Tesla Inc ended last year on a roll, with investors increasingly buying into Elon Musk’s ebullience about autonomous vehicles. Winning over actual car buyers was another story.
Shares in the world’s most valuable auto company soared in the second half, largely on the basis of its chief executive officer touting advances in artificial intelligence and robotics. But the progress Musk trumpeted didn’t translate to success in showrooms – the company likely sold fewer vehicles in the last six months than a year earlier, despite record deliveries in the third quarter.
Today, Tesla is expected to report that it delivered around 440,900 vehicles in the fourth quarter, down 11 per cent from a year earlier, according to data compiled by Bloomberg. Tesla took the unusual step this week of publishing its own average of analyst estimates that was even more pessimistic, calling for a 15pc decline.
Wall Street has grown similarly gloomy about the outlook for 2026. This time two years ago, analysts were predicting Tesla would deliver more than 3 million vehicles. That average estimate for deliveries this year has plunged to roughly 1.8m.
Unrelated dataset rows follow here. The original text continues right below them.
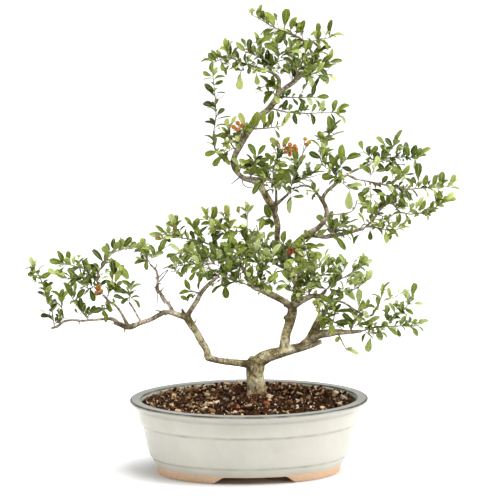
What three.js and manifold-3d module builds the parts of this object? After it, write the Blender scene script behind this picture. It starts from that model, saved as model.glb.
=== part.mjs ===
// Firethorn bonsai in an oval glazed pot. Millimetres, +Z up, the origin on the ground below the middle
// of the plant's own box, the pot's long side along X. Each sub-part is one closed solid.
import * as THREE from "three";
import { mergeVertices } from "three/addons/utils/BufferGeometryUtils.js";
import Module from "manifold-3d";

// Frame. The tables below are front elevations: x to the right of the pot's middle, y away from the
// viewer, and the height h that a point has in the picture. The viewer looks down a little, so what
// stands further back is drawn higher, and stands a little round the pot's corner.
const POT_MIDDLE_X = 10;
const VIEW_TURN = THREE.MathUtils.degToRad(5.4);
const SIGHT_RISE = 0.2;

// Pot.
const LIP_LENGTH = 295;
const LIP_DEPTH = 230;
const POT_HEIGHT = 94;
const LIP_WIDTH = 15;
const FLOOR_UNDER = 9;
const FLOOR_TOP = 18;
const FOOT_WINDOW_TOP = 80;
const FOOT_WINDOW_BOTTOM = 106;
const DRAIN_HOLE = 20;
const DRAIN_SPACING = 110;
const POT_SEGMENTS = 32;

// Drainage screens and soil.
const SEAT_GAP = 0.3;
const SCREEN_SIDE = 30;
const SCREEN_THICK = 1.2;
const SCREEN_OPENING = 9;
const SOIL_EDGE = 90;
const SOIL_MOUND = 11;
const SOIL_GRAIN = 1.2;

// Leaves, shoots and berries.
const LEAF_ASPECT = 0.42;
const LEAF_THICK = 0.7;
const LEAF_ARCH = 0.05;
const LEAF_CLEAR = 1.0;
const LEAF_CLEAR_FLAT = 1.6;
const LEAF_SPACING = 22;
const FOOT_SPACING = 2.2;
const SHOOT_ROOT = 1.3;
const SIDE_SHOOT = 0.9;
const SHOOT_TIP = 0.8;
const END_BEND = 1.1;
const BERRY = 5.7;
const BERRY_STALK = 0.7;

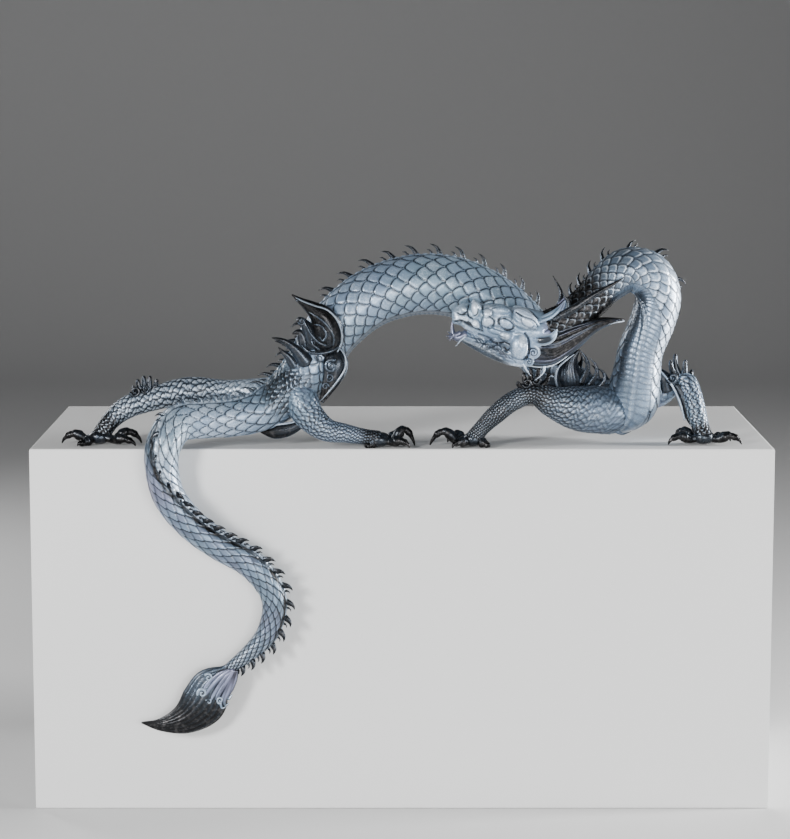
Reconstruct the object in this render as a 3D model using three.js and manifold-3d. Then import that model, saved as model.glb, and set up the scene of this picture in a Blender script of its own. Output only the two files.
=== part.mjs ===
// A cast dragon that crouches along the front edge of its plinth, with its tail hanging down over the edge.
// Millimetres, +Z up. The origin is the centre of the plinth's underside and -Y is the front.
import * as THREE from "three";
import { mergeVertices } from "three/addons/utils/BufferGeometryUtils.js";
import Module from "manifold-3d";

// Driving dimensions
const dragonLength = 620; // from the claw at the far left to the claw at the far right
const plinthWidth = 676;
const plinthDepth = 290;
const plinthHeight = 336;
const plinthEdge = 1.5; // radius of the plinth's rounded edges
const footClearance = 0.3; // the paws stand on the plinth, the tail hangs clear of it

// The figure is drawn on a grid of 680 squares to its own length. Its x runs right from the middle
// of the plinth, y runs back from the plinth's front face, z runs up from the plinth's top.
const gridSquares = 680;
const square = dragonLength / gridSquares;
const bodySides = 12;
const legSides = 8;
const thornSides = 4;
const scaleRelief = 0.05; // height of a scale's ridge, as a share of the body's radius
const ringSpacing = 0.76; // between the body's rings, as a share of its radius

const wasm = await Module();
wasm.setup();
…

“Tesla investors are focused on how the company might look five, 10, 15 years down the road, and really discounting what they see in the near term,” Garrett Nelson, an equity analyst at CFRA Research, said by phone. “The question is, can they maintain that, especially when we think headwinds are going to become more apparent in the financials?”
Even by the standards of Musk and Tesla – two names synonymous with turbulence – 2025 was a tumultuous year.
The carmaker’s vehicle sales got off to a dismal start, partly due to the company retooling production lines at each of its auto plants for the redesigned Model Y, its most popular vehicle. Another major factor was the intense backlash against its CEO’s work for US President Donald Trump.
By early April, when Musk was publicly feuding with members of the administration over tariff policy, Tesla’s stock had plummeted 45pc for the year.
Musk spurred the recovery by stepping back from government and returning to work on a longtime goal: starting a ride-hailing business with cars he’s said will eventually be autonomous.
In June, Tesla launched an invite-only Robotaxi service in Austin, with safety operators on board to supervise each of the Model Ys ferrying Musk fans around the Texas capital. While the vehicles violated traffic laws on day one – drawing the attention of a federal regulator that’s opened multiple investigations into the company’s driving systems – investors have shrugged off the safety concerns.
Tesla’s board then proposed a new compensation package for Musk in September, offering a payout potentially worth $1 trillion depending on milestones including delivering millions of robotaxis. Soon after, the comeback was complete – Tesla shares were trading higher for the year.
When the stock closed at a new all-time high on December 16, the company had added more than $915 billion in market capitalisation in just over eight months.
But while Tesla’s robotaxi prospects have captivated investors, car buyers have been relatively circumspect.
Musk himself has acknowledged challenges persuading consumers to purchase what Tesla markets as Full Self-Driving, or FSD, a suite of features that still require human supervision. Allegations that Tesla is misleading Californians by exaggerating the automated-driving capabilities of its vehicles could lead to the state suspending the company’s sales licence for 30 days early this year.